Zimbabweans in the Harare CBD have resorted to street vending due to the difficulty economic conditions in the country. This has affected men, women and children even those who have jobs are struggling to make ends meet due to the difficulty economic conditions as of the opinion of Mutize P (2016:19). Research has shown it that even professional teachers in the Harare and other big cities have joined into street vending as a means to supplement their income, which is not sufficient to cater for their families. Teachers have begun engaging into vending as part time jobs during their free time for example on weekends. Most teachers, Police and Soldiers just to mention a few formally employed workers now can hardly survive on their monthly salary, as it is no longer enough because of several salary deductions. Some have resorted to vending due to the delays in their receiving salaries, for instance, December 2015 teachers did not receive their bonuses and had their pay dates changed as argued by Mutize P (2016:19). This forced many into street vending as a way to survive, for them vending is a way through which they can supplement their incomes. Therefore, most people have turned to street vending to earn a living as the economy continue to shrink in deflation since 2014 leading to company closures and a lot of job losses.
To add on, the ZIM ASSET and is another economic policy deployed by the ZANU PF led government which were good at paper but very poorly implemented. (pindula.com) illustrates that, “the birth of ZIM ASSET came from the socio, political and economic atmosphere of the country in the period towards the 2013 harmonized elections”. It also promised empowerment of the youths, rehabilitation of roads, schools, provision of health services to all the citizens, shelter and creation of employment especially for the youths. ZIM ASSET as a policy has been described as a, poorly implemented by economists, politician and academics as they criticize the very foundations of the policy by arguing that it was crafted at a time when political tension was very high and thus there was need to win the support of the electorate in the face of the MDC. According to (pindula.com), “creating of the policy did not involve the relevant stakeholders such as health service providers, multi-national companies, farmers and the commercial services providers such as financial institutions”. ZIM ASSET is a ZANU PF document that got into government, according to (pindura.co.zw). ZIM ASSET has led companies to continue closing, inflation continues to declined, and the government threatens retrenching civil servants. This will eventually cause an increase in unemployment rates and increase in poverty especially among the urban peasants as their livelihoods are based on buying of goods and services more likely on a daily bases. The flaw inflicted by the ZIM ASSERT blueprint has led to low standards of living both in the urban and rural peasants respectively resulting in more people participation in the illegal selling of goods and services in Harare’s CBD.
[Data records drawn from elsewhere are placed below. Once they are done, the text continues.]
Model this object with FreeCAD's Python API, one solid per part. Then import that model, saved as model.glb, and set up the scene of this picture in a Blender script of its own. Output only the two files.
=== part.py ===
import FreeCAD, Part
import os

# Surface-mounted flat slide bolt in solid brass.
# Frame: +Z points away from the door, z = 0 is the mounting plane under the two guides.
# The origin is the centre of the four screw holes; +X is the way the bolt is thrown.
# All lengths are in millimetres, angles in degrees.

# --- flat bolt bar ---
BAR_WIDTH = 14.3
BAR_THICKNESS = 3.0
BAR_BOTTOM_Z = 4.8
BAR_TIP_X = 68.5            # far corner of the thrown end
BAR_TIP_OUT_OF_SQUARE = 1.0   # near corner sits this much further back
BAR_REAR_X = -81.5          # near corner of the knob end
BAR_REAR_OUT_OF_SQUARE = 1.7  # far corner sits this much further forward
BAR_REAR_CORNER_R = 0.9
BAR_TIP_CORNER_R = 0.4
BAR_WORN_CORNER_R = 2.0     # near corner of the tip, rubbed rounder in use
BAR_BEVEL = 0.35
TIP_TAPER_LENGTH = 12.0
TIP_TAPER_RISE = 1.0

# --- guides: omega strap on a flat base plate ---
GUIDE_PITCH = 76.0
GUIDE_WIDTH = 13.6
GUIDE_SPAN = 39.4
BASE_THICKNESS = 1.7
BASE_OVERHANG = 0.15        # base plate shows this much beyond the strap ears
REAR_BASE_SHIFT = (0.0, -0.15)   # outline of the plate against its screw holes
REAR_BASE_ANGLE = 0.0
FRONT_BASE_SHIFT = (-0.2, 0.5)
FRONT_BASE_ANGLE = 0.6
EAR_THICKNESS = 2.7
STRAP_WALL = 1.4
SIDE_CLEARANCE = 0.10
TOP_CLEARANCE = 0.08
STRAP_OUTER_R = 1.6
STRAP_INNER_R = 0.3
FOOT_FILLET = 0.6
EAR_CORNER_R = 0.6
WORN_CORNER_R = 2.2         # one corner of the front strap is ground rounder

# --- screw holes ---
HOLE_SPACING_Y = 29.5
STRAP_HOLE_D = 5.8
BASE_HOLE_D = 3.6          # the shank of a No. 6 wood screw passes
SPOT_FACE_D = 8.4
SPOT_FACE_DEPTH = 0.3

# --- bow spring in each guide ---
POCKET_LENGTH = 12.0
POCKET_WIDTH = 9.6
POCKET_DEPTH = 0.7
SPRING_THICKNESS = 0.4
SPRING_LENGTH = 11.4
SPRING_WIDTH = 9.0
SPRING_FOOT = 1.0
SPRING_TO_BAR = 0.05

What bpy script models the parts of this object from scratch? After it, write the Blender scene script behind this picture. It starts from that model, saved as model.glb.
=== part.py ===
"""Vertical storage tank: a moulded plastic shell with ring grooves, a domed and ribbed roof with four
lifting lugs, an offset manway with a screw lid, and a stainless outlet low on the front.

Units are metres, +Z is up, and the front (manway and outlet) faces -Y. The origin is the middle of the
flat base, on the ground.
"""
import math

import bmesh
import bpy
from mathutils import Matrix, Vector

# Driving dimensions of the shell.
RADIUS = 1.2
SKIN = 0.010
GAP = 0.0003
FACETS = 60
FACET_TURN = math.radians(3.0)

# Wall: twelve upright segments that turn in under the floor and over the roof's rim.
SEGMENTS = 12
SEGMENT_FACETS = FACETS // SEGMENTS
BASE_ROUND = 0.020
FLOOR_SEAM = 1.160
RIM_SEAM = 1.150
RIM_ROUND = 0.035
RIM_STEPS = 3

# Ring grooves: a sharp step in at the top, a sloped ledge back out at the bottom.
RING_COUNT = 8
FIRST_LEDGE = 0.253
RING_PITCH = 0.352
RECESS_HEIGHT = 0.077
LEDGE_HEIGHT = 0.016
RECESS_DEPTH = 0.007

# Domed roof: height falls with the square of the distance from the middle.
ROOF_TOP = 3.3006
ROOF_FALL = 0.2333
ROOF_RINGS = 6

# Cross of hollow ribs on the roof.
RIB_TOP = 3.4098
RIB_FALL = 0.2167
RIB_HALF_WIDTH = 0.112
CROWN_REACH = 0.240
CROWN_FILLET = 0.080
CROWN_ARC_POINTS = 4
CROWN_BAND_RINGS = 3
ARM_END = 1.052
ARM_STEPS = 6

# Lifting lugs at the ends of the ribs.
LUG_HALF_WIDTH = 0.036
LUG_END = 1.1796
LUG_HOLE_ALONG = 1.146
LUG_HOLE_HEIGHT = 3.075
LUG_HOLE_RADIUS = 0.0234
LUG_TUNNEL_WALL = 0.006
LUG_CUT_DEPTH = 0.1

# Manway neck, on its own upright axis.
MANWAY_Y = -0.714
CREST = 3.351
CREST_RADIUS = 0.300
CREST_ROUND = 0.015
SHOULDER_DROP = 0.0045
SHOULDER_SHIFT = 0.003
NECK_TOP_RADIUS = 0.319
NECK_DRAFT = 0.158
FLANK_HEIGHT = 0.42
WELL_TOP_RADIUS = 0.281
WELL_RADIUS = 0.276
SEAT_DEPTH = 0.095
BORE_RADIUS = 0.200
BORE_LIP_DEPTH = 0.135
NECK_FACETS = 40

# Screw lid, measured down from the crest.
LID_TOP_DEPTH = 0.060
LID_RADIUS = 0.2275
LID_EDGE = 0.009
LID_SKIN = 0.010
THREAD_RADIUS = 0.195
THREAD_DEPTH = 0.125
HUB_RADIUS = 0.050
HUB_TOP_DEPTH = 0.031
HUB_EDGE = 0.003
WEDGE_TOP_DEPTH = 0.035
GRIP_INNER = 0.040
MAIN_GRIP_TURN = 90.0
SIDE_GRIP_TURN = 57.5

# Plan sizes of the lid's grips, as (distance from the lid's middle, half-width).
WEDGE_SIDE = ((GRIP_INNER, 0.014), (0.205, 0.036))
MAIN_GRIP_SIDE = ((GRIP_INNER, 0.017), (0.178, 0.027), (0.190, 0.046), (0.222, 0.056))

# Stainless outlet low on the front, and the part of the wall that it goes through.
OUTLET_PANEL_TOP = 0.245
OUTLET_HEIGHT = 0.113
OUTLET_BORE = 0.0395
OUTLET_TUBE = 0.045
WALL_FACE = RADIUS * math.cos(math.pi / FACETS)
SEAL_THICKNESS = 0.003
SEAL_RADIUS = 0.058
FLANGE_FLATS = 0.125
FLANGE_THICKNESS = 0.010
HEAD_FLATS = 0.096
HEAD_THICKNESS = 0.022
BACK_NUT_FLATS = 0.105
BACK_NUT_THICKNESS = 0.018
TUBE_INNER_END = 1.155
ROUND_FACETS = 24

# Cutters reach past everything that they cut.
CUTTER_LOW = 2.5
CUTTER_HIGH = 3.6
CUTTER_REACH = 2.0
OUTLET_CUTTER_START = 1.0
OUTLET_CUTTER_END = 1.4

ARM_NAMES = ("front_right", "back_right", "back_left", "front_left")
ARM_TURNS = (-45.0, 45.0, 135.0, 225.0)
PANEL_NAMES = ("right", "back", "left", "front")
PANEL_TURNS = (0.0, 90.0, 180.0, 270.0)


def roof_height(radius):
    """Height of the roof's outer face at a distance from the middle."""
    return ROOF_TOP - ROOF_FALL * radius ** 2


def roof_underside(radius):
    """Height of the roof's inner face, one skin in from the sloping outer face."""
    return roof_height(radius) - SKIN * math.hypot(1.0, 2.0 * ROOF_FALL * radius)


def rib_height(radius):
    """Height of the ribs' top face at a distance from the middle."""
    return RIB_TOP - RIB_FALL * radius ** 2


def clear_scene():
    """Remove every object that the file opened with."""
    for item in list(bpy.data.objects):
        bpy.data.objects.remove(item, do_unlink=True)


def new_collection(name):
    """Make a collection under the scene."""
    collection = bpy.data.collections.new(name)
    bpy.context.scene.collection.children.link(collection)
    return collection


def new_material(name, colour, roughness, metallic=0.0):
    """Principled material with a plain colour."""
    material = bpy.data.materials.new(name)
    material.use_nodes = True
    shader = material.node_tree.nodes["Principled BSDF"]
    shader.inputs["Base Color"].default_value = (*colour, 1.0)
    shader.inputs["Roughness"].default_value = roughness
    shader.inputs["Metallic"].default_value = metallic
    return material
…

In justifying Indigenisation and Economic Empowerment Act of 2008 (IEE Act) in Zimbabwe, the government looked back at the injustices of the colonial period and traced the penurious situation of majority of Zimbabweans to some of the racially skewed developments as propounded by Shumba, B M (2014). A glaring legacy of this era was lack of resource control among the indigenous people and this limited the capacity of black people’s participation in the mainstream economy Chowa (2013:2-18). The Indigenisation Policy mainly targeted residents from rural areas, and aims at the improvement of their socio-economic conditions through infrastructure development, small and medium enterprise development, local ownership of natural resources, as well as improving academic standards Matunhu (2012:12-33). However, the IEE ACT did little in empowering the locals as less development, as well as local ownership of the natural resources in the remote areas of Zimbabwe to date. The policy has largely benefited only the elite and politically recognized people within the ruling party ZANU PF. This has led many rural people to rural-urban migration as a result leading to high urban populations leading to the massive rise of vendors in Harare CBD.